How Allen Tombello Hopes to Displace Your Personal Space With Psycho-Tripping Doppelgangers
Bianca Tribuzio

At first glance, the show struggles to live up to its promise. "Doppelgangster -- The Prequel" was pitched as an expression of the uncanny, doppelgangers and the uncanny valley; installation and sculptures were supposed to create "psycho-spatial displacement" in order to challenge the viewer's preconceived notions of the objects they see every day, forcing the viewer to reflect on their identity in relation to space. Whew!

Here's how Allen Tombello, curator and artist, described "psycho-spatial displacement" in an interview with the Weekly: "It makes you cock your head to an angle and makes you sort of readjust and makes you sort of aware of yourself in space. Because most of the time, we're not aware ... but I think these objects push you back a little. So there is a moment, maybe, of self-awareness. The best I can hope of approaching the uncanny."

Allen Tombello chose the name for his event, "Doppelgangster -- The Prequel" -- because he believes the images and objects are sneaky; they're unsettling to your mind. He hopes the viewers will become suddenly aware of the relationship of their own identity to the objects. And maybe, the observers become aware that they're objects, too, which is the uncanny element.

"So if you get these artists," Tombello said, "and you start to sort of undermine that or change the nature of these objects and these subtle ways or change what they're made of ... they can have an impact on identity, and the way we sense our world around us."

But "Doppelgangster -- The Prequel" is not an event you can rush through. It's quiet and subtle. For example, Margarita Cabrera's Carrizos 2 and Agave 1 initially appeared to be just fake cacti placed in pots throughout the gallery, but on closer inspection, it becomes evident that the cacti is actually put together by intricate needle work and constructed out of border patrol uniforms. On some of the cacti, there are intricate vignettes that tell stories of the immigrant experience.

Then in the East Gallery, there is a "sponge painting" -- though it seems more like a sculpture -- by George Stoll. Picture two of those cheap, neon sponges from your sink. Now put a yellow and blue one together and then an orange and teal together and hang it on the wall. Bingo, art. In a way, though, it's kind of a brilliant critique of color theory and what contemporary artists can get away with; it's also asking the viewer to reexamine an object they see every day -- to look at the colors and the vibrancy in your everyday life.

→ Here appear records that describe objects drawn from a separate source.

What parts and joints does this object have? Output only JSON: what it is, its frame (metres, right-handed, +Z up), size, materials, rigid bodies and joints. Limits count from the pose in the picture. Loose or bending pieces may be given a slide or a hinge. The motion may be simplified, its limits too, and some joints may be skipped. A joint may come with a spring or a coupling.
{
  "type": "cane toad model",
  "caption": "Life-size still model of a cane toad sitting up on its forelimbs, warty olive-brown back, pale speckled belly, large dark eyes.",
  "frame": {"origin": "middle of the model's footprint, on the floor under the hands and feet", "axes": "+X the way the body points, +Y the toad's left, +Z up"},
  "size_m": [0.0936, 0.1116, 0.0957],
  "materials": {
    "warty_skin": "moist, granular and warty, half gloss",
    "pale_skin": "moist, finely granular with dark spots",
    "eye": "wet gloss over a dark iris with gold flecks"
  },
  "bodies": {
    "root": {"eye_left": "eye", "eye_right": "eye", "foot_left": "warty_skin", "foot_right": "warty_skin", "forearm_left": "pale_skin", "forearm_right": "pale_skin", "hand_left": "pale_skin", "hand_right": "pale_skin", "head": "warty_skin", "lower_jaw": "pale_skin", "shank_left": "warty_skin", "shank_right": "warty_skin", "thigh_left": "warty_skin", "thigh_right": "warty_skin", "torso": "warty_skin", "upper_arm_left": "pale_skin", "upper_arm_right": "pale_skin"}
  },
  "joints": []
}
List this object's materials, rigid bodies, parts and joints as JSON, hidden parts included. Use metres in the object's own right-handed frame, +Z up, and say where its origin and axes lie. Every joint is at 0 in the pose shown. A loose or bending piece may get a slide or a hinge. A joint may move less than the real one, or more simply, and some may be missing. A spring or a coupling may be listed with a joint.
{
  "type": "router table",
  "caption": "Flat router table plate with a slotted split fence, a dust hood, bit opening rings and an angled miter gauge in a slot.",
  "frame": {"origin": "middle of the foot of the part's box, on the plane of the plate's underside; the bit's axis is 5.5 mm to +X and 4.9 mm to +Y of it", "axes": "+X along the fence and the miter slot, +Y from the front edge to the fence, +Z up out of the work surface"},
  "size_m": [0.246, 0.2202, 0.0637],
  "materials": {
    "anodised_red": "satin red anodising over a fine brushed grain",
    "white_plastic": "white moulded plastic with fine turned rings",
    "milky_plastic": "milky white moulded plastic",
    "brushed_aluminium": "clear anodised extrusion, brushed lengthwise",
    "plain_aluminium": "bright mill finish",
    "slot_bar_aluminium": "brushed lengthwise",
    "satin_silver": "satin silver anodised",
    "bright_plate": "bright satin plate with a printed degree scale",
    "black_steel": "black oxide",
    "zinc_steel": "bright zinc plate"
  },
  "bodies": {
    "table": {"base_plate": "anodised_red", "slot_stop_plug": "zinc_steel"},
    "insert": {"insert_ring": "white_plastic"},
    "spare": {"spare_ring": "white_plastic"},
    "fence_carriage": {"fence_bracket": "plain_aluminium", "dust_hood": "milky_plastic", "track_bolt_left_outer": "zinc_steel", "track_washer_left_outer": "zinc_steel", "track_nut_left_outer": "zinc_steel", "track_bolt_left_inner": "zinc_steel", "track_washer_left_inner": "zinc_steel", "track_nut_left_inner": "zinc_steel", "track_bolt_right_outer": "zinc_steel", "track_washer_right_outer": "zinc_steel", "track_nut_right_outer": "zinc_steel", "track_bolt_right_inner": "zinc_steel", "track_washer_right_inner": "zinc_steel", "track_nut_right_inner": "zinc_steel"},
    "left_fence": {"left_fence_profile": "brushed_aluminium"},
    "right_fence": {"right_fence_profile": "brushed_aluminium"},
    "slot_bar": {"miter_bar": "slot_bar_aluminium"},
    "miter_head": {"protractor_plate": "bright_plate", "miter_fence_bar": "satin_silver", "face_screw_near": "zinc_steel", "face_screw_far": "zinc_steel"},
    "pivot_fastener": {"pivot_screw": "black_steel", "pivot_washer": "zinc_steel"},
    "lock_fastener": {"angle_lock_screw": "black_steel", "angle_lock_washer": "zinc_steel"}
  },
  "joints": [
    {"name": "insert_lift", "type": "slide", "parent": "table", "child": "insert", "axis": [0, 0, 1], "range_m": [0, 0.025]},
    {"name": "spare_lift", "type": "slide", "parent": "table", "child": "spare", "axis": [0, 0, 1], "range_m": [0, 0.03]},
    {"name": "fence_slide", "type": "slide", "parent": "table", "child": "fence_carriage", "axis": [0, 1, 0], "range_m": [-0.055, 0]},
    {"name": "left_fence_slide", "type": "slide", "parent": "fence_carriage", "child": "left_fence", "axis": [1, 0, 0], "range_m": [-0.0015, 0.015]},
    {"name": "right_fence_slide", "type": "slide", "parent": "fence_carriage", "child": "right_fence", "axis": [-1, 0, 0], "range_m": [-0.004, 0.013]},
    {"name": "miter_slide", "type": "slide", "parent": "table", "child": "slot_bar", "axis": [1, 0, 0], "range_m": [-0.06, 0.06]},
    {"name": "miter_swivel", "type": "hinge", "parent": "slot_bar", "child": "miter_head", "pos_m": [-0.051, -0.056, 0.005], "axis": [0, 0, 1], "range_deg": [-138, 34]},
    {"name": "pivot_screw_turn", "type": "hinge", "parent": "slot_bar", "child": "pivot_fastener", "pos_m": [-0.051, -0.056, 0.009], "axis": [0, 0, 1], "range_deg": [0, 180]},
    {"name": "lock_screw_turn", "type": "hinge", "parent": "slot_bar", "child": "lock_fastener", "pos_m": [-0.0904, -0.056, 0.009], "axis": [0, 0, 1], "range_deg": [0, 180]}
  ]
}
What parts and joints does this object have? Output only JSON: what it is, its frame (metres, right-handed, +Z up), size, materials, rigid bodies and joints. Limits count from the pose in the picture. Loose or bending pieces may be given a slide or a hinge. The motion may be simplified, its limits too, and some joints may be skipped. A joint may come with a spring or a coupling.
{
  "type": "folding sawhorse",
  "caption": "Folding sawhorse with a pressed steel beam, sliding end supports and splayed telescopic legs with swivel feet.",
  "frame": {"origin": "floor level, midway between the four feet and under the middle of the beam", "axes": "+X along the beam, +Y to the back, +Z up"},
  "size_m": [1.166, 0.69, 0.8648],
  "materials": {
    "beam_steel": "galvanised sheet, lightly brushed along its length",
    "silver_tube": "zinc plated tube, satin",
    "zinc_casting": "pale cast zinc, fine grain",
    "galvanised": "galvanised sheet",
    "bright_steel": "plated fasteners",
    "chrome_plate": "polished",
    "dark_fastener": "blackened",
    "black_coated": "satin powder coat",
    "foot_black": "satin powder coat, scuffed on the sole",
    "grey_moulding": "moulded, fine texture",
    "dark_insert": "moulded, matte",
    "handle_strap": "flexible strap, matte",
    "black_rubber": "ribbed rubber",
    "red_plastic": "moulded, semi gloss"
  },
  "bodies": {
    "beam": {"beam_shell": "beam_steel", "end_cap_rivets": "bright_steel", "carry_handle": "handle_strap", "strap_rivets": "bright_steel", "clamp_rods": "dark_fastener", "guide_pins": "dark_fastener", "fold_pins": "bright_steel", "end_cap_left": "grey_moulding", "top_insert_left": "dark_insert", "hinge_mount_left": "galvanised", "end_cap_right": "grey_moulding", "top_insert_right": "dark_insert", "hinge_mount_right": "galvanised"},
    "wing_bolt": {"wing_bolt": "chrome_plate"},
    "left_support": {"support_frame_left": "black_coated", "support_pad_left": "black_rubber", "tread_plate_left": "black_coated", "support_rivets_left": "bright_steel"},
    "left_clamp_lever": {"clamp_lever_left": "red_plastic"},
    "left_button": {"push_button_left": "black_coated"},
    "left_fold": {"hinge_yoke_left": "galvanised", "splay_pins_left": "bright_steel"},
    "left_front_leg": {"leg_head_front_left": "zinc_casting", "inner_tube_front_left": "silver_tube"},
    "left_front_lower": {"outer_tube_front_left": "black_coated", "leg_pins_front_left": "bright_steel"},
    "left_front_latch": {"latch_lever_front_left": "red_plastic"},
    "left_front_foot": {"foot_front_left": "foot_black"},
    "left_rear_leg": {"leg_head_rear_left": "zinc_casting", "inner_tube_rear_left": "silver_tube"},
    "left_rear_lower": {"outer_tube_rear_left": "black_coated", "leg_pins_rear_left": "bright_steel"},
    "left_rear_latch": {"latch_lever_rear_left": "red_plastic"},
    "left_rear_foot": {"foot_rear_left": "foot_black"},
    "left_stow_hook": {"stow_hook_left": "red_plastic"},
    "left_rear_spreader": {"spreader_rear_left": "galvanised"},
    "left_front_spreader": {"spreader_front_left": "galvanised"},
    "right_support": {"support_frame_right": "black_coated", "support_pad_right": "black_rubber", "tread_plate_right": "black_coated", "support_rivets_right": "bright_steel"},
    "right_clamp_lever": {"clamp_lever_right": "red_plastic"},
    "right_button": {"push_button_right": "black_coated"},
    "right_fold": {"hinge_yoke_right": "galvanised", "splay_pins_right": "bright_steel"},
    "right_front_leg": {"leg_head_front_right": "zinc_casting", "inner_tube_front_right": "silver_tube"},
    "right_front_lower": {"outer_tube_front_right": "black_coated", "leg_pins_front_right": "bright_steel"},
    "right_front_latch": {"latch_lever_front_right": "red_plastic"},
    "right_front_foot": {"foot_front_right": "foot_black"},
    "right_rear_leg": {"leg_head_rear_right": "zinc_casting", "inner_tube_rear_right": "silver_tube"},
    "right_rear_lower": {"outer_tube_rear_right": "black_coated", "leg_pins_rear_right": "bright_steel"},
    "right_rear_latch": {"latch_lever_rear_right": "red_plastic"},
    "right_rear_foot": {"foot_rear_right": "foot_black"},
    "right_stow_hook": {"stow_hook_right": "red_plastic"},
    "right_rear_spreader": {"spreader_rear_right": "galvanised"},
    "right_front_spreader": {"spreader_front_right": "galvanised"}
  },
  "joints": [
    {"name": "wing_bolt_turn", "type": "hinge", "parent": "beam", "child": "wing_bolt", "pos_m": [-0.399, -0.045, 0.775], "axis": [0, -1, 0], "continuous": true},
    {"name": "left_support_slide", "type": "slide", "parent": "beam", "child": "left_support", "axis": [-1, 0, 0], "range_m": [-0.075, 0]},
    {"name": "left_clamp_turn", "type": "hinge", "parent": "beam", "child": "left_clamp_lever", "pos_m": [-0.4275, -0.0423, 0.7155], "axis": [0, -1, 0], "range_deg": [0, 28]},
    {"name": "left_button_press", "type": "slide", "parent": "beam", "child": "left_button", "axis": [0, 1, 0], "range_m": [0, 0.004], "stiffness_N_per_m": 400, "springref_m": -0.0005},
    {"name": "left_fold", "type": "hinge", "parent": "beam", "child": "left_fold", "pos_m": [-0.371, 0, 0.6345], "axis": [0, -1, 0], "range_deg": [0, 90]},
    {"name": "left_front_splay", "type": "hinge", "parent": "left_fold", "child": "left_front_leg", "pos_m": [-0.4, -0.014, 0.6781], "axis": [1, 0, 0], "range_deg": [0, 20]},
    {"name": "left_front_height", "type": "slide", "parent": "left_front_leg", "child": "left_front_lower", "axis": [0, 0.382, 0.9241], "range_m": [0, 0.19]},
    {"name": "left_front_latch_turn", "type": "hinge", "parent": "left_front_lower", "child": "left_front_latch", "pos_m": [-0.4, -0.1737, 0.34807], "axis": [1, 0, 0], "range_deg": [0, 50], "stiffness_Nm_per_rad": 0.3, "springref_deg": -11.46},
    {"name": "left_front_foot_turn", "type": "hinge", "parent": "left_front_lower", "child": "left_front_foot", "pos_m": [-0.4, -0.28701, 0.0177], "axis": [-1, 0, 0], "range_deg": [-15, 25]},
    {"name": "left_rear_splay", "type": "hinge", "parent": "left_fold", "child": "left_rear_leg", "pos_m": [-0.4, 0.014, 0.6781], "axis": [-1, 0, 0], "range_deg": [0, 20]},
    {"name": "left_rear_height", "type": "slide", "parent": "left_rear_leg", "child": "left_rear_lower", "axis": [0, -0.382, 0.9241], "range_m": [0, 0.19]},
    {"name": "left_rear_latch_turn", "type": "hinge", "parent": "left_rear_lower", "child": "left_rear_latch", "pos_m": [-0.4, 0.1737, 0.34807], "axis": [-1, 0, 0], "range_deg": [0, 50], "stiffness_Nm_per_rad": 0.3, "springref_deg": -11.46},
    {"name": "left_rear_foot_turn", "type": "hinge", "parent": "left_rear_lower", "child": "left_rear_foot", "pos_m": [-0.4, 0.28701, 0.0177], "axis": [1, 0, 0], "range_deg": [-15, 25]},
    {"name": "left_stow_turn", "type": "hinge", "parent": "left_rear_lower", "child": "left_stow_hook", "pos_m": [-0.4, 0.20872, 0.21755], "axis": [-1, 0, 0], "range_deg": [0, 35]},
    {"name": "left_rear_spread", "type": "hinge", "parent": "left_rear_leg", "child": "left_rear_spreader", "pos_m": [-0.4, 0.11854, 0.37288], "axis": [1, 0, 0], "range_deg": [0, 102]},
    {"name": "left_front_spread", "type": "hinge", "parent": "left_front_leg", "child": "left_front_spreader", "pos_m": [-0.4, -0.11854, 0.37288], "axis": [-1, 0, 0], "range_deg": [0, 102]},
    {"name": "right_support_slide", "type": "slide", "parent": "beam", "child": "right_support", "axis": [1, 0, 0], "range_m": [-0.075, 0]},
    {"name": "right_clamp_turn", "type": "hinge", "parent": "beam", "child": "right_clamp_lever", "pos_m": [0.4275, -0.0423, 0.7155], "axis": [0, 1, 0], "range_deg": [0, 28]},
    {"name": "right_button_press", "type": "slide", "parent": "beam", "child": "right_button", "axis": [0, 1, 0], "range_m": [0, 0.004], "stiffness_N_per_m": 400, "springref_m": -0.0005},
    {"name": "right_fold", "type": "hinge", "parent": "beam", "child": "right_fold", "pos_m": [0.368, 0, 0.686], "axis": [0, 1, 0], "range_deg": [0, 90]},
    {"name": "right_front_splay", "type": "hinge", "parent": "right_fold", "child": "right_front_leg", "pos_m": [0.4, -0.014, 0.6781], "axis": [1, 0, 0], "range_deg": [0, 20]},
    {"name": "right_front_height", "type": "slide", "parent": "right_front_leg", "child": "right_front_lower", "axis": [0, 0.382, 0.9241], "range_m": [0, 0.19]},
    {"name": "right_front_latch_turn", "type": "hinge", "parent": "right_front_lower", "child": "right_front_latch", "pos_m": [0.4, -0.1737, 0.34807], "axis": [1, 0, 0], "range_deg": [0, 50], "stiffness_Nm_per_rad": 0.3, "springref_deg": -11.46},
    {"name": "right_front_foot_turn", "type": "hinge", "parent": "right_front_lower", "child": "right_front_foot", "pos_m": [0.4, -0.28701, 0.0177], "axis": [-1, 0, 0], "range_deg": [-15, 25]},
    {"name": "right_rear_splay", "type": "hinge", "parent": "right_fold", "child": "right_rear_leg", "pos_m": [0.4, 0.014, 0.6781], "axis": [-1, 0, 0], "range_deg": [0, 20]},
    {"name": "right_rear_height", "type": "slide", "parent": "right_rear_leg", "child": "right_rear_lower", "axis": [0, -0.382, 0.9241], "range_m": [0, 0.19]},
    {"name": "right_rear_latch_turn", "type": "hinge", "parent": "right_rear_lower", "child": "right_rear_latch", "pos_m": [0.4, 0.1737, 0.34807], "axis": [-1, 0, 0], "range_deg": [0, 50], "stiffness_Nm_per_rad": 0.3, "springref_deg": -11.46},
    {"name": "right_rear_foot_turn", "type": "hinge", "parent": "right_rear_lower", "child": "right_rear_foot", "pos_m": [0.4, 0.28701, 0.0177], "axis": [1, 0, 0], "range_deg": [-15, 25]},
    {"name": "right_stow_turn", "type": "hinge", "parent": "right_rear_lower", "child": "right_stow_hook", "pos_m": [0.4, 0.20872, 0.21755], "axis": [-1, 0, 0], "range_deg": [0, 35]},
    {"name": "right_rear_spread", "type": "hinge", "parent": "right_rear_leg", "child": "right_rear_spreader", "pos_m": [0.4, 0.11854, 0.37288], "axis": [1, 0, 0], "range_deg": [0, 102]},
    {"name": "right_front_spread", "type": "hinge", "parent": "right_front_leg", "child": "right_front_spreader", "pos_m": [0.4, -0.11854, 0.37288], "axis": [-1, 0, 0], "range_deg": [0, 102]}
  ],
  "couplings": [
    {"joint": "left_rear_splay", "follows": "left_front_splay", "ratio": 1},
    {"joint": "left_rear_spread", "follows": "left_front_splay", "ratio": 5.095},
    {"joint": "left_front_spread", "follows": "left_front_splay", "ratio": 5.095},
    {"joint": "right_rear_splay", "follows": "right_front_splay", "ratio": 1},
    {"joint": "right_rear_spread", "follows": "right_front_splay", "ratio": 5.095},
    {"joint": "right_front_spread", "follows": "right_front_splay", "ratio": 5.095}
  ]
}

And after some time, it starts to hit -- by creating slight variations on the objects being represented, Allen Tombello wants the viewers to feel a sense of wonder in the ordinary. The hope is to curate a moment where the viewer's surroundings, and space, are altered. "All of a sudden when the world tilts a little bit around you," Tombello said, "that's one of the coolest things that can happen to you."

If you're expecting the uncanny to hit you over the head -- like the name doppelgangsters implies -- you might be disappointed by this show. But if approached in another way, a slightly odd and funky way, you will find humor and delight in the ironic take on the minutiae of everyday.